Slow Cooker Buffalo Chicken Wings

Slow Cooker Buffalo Chicken Wings Photo

My husband loves wings. Nothing makes his foodie heart pitter-patter then a big plate of chicken wings. Every year I try to come up with 1-2 new recipes to fulfill his food dreams (and stomach).

In an effort to simplify my life a little, I decided to try and cook wings in the slow cooker, and I kept it super simple. When I say I kept it simple, it's just good old chicken wings and a bottle of Frank's Red Hot Buffalo Sauce. Nothing too fancy here!

Slow Cooker Buffalo Chicken Wings Picture

I kept it simple, and let me tell you that they tasted fine and with very little fuss! I did use a little dried parsley as a garnish to brighten them up a little, but most people couldn't care less about it. I garnish everything so my husband doesn't expect anything less from me.

To give the wings the crispy fried and baked feel, after the wings were done cooking in the slow cooker, I turned on the broiler to my oven. I carefully removed the wings from the slow cooker using tongs (one by one) and then I placed them on to a baking sheet with a rim.
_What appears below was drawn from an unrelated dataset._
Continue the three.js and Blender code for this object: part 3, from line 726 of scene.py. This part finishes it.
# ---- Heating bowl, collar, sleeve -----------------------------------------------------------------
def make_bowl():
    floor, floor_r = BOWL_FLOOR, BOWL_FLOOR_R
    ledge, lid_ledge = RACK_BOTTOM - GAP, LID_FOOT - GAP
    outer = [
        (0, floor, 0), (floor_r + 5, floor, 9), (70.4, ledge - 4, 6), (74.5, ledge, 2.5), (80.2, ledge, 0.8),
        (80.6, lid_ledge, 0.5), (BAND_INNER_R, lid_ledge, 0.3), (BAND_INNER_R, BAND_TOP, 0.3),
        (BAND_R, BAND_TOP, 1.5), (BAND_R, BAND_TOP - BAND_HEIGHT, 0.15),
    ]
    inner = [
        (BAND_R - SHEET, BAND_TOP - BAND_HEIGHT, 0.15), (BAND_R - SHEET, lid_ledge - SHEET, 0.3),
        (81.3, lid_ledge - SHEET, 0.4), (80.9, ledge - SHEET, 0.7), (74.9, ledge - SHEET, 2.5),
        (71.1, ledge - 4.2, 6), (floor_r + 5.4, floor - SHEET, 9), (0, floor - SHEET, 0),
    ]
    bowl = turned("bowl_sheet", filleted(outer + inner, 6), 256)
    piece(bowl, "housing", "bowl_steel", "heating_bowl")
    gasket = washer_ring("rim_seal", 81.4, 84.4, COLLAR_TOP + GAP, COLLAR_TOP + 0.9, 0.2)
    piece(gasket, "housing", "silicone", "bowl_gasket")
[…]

Slow Cooker Buffalo Chicken Wings Image

I broiled them for 5 minutes. The first 3 minutes I had them on my middle rack and then the last 2 minutes I moved them to the top rack. They gave the wings just the amount of crispiness without being burnt.
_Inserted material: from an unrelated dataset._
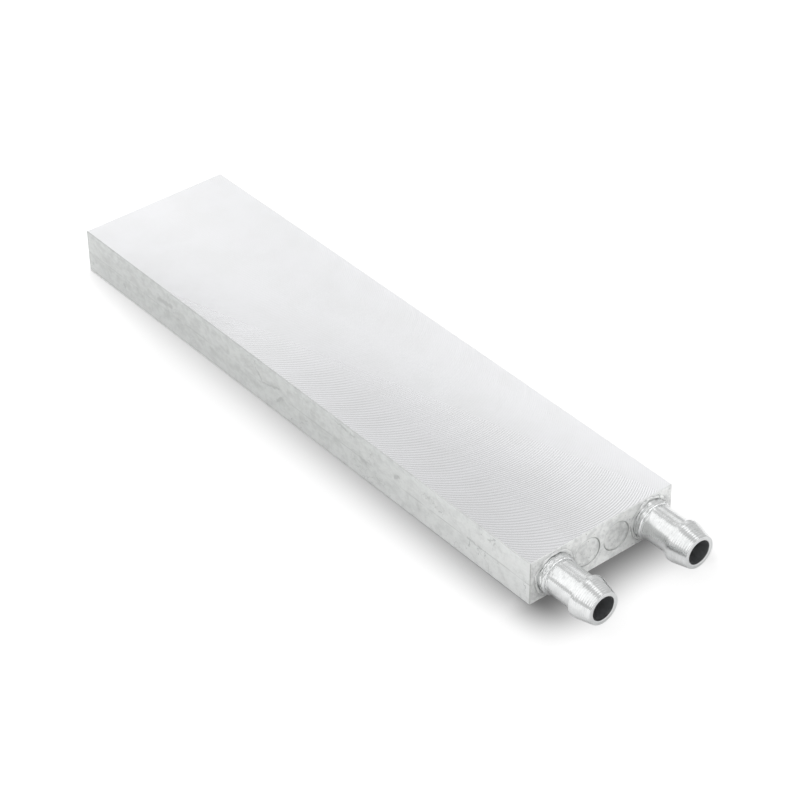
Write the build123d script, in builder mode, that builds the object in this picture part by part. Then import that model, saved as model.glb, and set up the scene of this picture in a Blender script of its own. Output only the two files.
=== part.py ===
from build123d import *
import os

# Liquid cooling cold plate, in millimetres.
# An aluminium bar carries four round channels along its whole length. Windows through the
# webs join the channels into one M-shaped coolant path. Flush plugs close the channel ends,
# and two turned hose barbs, staked into the front end face, lead the coolant in and out.
# Frame: +X towards the barbs, +Z up, origin at the centre of the underside.

# Bar
block_length = 160.0
block_thickness = 11.2  # a 12 mm bar after the facing cuts on both broad faces
face_wall = 2.1  # from a channel to a broad face
edge_break = 0.2

# Flat metal left on the front end face, from the side face to the middle of the plate
side_land = 1.45  # from the side face to a staking ring
port_land = 0.55  # from a staking ring to a broad face
plug_land = 0.85  # from a staking ring to the plug beside it
centre_web = 1.2  # between the two middle plugs

# Windows cut through the webs behind the plugs
window_length = 8.0
window_shoulder = 0.3  # how much lower than the channel a window is, at top and bottom
window_setback = 2.0  # from the inner face of a plug to the nearest window

# Plugs pressed into the channel mouths, at the same size as the channels
plug_length = 4.0
plug_inset = 0.08  # how far a plug stays behind the end face
plug_rim_chamfer = 0.3
mouth_chamfer = 0.12
punch_mark_margin = 1.0  # from the wall of a plug to the mark of the punch on its face
punch_mark_depth = 0.12
punch_mark_slope = 45.0  # degrees

# Ports bored into the front end face for the barbs, at the same size as their shanks
staking_depth = 1.0
staking_gap = 0.4  # open ring around the collar
staking_rim_chamfer = 0.15
shoulder_width = 0.4  # back face of the collar, which seats on the floor of the ring

# Hose barbs, across the axis
collar_height = 0.55  # over the neck
neck_wall = 1.2
tip_wall = 1.0
ridge_height = 0.85  # over the neck

# Hose barbs, along the axis from the shank to the tip
shank_length = 7.0
shank_lead_in = 0.4
collar_reach = 2.0  # in front of the end face
collar_nose_radius = 0.45
neck_length = 7.4
ridge_back_length = 0.35
ridge_land_length = 0.8
cone_length = 4.45
tip_edge_break = 0.15
bore_mouth_chamfer = 0.2

# Radii, worked out from the half thickness of the bar
mid_height = block_thickness / 2
channel_radius = mid_height - face_wall
window_radius = channel_radius - window_shoulder
staking_radius = mid_height - port_land
collar_radius = staking_radius - staking_gap
shank_radius = collar_radius - shoulder_width
neck_radius = collar_radius - collar_height
ridge_radius = neck_radius + ridge_height
bore_radius = neck_radius - neck_wall
tip_radius = bore_radius + tip_wall
punch_mark_radius = channel_radius - punch_mark_margin

# Channel axes across the plate, and the width that the lands and bores add up to
inner_y = centre_web / 2 + channel_radius
outer_y = inner_y + channel_radius + plug_land + staking_radius
web_y = (inner_y + outer_y) / 2
block_width = 2 * (outer_y + staking_radius + side_land)

# Places along the plate
front_x = block_length / 2
rear_x = -block_length / 2
blind_length = plug_inset + plug_length + window_setback
front_window_x = front_x - blind_length
rear_window_x = rear_x + blind_length + window_length
port_depth = staking_depth + shank_length

# Places along a barb, from the end face outwards
ridge_back_x = collar_reach + neck_length
ridge_land_x = ridge_back_x + ridge_back_length
cone_x = ridge_land_x + ridge_land_length
tip_x = cone_x + cone_length


def end_plane(x, y, facing):
    """A plane on an end face, on a channel axis, with its normal along facing times X."""
    return Plane(origin=(x, y, mid_height), x_dir=(0, facing, 0), z_dir=(facing, 0, 0))


def rings_of(part, radius, x):
    """The round edges across the plate's length with this radius and this x."""
    circles = part.edges().filter_by(GeomType.CIRCLE)
    same_size = circles.filter_by(lambda edge: abs(edge.radius - radius) < 1e-6)
    return same_size.filter_by(lambda edge: abs(edge.arc_center.X - x) < 1e-6)


# Bar with its edges broken, and the four channels through its whole length
with BuildPart() as channel_block:
    with BuildSketch(Plane.YZ.offset(rear_x)):
        with Locations((0, mid_height)):
            Rectangle(block_width, block_thickness)
    extrude(amount=block_length)
    chamfer(channel_block.edges(), edge_break)
    with BuildSketch(Plane.YZ.offset(rear_x)):
        with Locations(*[(y, mid_height) for y in (-outer_y, -inner_y, inner_y, outer_y)]):
            Circle(channel_radius)
    extrude(amount=block_length, mode=Mode.SUBTRACT)

    # The front window joins the two middle channels
    with BuildSketch(Plane.YZ.offset(front_window_x)):
        with Locations((0, mid_height)):
            SlotCenterToCenter(2 * inner_y, 2 * window_radius)
    extrude(amount=-window_length, mode=Mode.SUBTRACT)

    # A rear window joins each outer channel to the middle channel beside it
    with BuildSketch(Plane.YZ.offset(rear_window_x)):
        with Locations((-web_y, mid_height), (web_y, mid_height)):
            SlotCenterToCenter(outer_y - inner_y, 2 * window_radius)
    extrude(amount=-window_length, mode=Mode.SUBTRACT)

    # Stepped ports for the barbs, each with an open staking ring at the face
    with Locations(end_plane(front_x, -outer_y, 1), end_plane(front_x, outer_y, 1)):
        CounterBoreHole(shank_radius, staking_radius, staking_depth, port_depth)
    chamfer(rings_of(channel_block, staking_radius, front_x), staking_rim_chamfer)

    # Mouths of the channels that plugs close
    chamfer(rings_of(channel_block, channel_radius, front_x), mouth_chamfer)
    chamfer(rings_of(channel_block, channel_radius, rear_x), mouth_chamfer)


def make_plug(name, x, y, facing):
    """A pressed disc, with the groove of its seam at the rim and the mark of the punch."""
    face_plane = end_plane(x - facing * plug_inset, y, facing)
    with BuildPart() as plug:
        with BuildSketch(face_plane):
            Circle(channel_radius)
        extrude(amount=-plug_length)
        chamfer(rings_of(plug, channel_radius, face_plane.origin.X), plug_rim_chamfer)
        with BuildSketch(face_plane):
            Circle(punch_mark_radius)
        extrude(amount=-punch_mark_depth, taper=punch_mark_slope, mode=Mode.SUBTRACT)
    plug.part.label = name
    export_step(plug.part, f"parts/{name}.step")


def make_barb(name, y):
    """A barb turned from bar: shank, collar, neck and one ridge with a tapered nose."""
    half_plane = Plane(origin=(front_x, y, mid_height), x_dir=(1, 0, 0), z_dir=(0, -1, 0))
    with BuildPart() as barb:
        with BuildSketch(half_plane):
            with BuildLine():
                Polyline(
                    (-port_depth, bore_radius),
                    (-port_depth, shank_radius),
                    (-staking_depth, shank_radius),
                    (-staking_depth, collar_radius),
                    (collar_reach, collar_radius),
                    (collar_reach, neck_radius),
                    (ridge_back_x, neck_radius),
                    (ridge_land_x, ridge_radius),
                    (cone_x, ridge_radius),
                    (tip_x, tip_radius),
                    (tip_x, bore_radius),
                    close=True,
                )
            make_face()
        revolve(axis=Axis(half_plane.origin, half_plane.x_dir))
        chamfer(rings_of(barb, shank_radius, front_x - port_depth), shank_lead_in)
        nose_radius = min(collar_nose_radius, 0.9 * collar_height)
        fillet(rings_of(barb, collar_radius, front_x + collar_reach), nose_radius)
        chamfer(rings_of(barb, tip_radius, front_x + tip_x), tip_edge_break)
        chamfer(rings_of(barb, bore_radius, front_x + tip_x), bore_mouth_chamfer)
    barb.part.label = name
    export_step(barb.part, f"parts/{name}.step")


os.makedirs("parts", exist_ok=True)

channel_block.part.label = "channel_block"
export_step(channel_block.part, "parts/channel_block.step")

make_barb("inlet_barb", -outer_y)
make_barb("outlet_barb", outer_y)

make_plug("front_plug_left", front_x, -inner_y, 1)
make_plug("front_plug_right", front_x, inner_y, 1)
for number, y in enumerate((-outer_y, -inner_y, inner_y, outer_y), start=1):
    make_plug(f"rear_plug_{number}", rear_x, y, -1)

print(f"plate {block_length:.2f} x {block_width:.2f} x {block_thickness:.2f} mm")
print(f"channels at {outer_y:.2f} and {inner_y:.2f} mm from the middle, radius {channel_radius:.2f}")
print(f"barb bore {bore_radius:.2f}, neck {neck_radius:.2f}, ridge {ridge_radius:.2f} mm radius")
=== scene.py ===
# %% [markdown]
# # A liquid cooling cold plate
# The real thing is a flat aluminium bar with four drilled channels inside. Two turned hose barbs
# are staked into one end face, and pressed plugs close the other channel mouths. The lesson
# loads the CAD solids as a fixed frame, then gives each of them the surface of the real one.

# %% Load the frame
import math

import bmesh
import bpy
import numpy as np
from mathutils import Matrix, Vector


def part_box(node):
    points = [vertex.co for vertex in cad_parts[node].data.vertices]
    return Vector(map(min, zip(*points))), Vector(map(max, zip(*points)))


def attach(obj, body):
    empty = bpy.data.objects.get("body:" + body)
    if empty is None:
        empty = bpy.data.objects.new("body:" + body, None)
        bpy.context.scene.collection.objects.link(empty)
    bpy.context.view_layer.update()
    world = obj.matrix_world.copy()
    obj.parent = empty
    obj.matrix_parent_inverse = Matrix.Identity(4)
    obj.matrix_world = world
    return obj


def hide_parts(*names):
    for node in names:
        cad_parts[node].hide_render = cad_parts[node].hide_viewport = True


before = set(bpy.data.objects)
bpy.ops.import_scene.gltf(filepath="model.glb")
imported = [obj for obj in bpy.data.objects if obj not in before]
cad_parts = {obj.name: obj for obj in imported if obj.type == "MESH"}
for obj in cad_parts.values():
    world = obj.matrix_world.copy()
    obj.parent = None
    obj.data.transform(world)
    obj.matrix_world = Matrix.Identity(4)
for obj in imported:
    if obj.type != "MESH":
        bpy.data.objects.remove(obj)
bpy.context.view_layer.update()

scene = bpy.context.scene
MM = 0.001  # Blender works in metres, and a machinist in millimetres
print("nodes:", sorted(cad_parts))

# %% [markdown]
# ## Camera
# The plate's four long edges and its corners fix where the photographer stood: low over the
# front right corner, with a long lens. A camera is an object with three axes, so the matrix is
# written from them: right, up, and the direction that points back from the view.

# %% Place the camera
CAMERA_PLACE = Vector((0.37558, -0.29424, 0.35850))
RIGHT = Vector((0.63639, 0.77132, -0.00872)).normalized()
FORWARD = Vector((-0.61789, 0.50296, -0.60435)).normalized()
UP = RIGHT.cross(FORWARD)
LENS, SENSOR_WIDTH = 117.9, 36.0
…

You don't have to do this step; however, if you want your wings to have that crispy taste to it then I highly suggest you don't skimp on the broiling step!

Slow Cooker Buffalo Chicken Wings Pic

So the verdict... My husband loved these wings! The meat fell right off the bone and because of that he probably ate more than he normally would.

We wrapped up any leftovers and then just reheated them in the oven the next day. But if you're entertaining or going to a potluck and want to bring wings, I highly suggest you try my recipe for slow cooker buffalo chicken wings.

Slow Cooker Buffalo Chicken Wings Recipe

Ingredients

  • cooking spray
  • 5 pounds fresh chicken wings
  • 1 12 ounce bottle frank's red hot buffalo sauce
  • fresh parsley, for garnish
  • ranch ranch, bleu cheese, and celery, to serve

Directions

  1. Spray a slow cooker with cooking spray. Place wings inside the slow cooker and pour 11 of the 12-ounce bottle over the chicken wings. Toss until all the wings are coated.
  2. Cook on high for 2 hours and 30 minutes.
  3. Preheat the broiler on high. Remove the wings from the slow cooker and place on a baking sheet with a lip (reserve excess sauce in the slow cooker).
  4. Broil on high for 5 minutes (3 minutes on middle rack and 2 minutes on top rack) or until wings are crispy and golden (but not burnt).
  5. Drizzle the remaining 1-ounce of buffalo sauce on to the broiled wings.
  6. Garnish wings with a little parsley and serve with ranch dressing, bleu cheese dressing, and celery.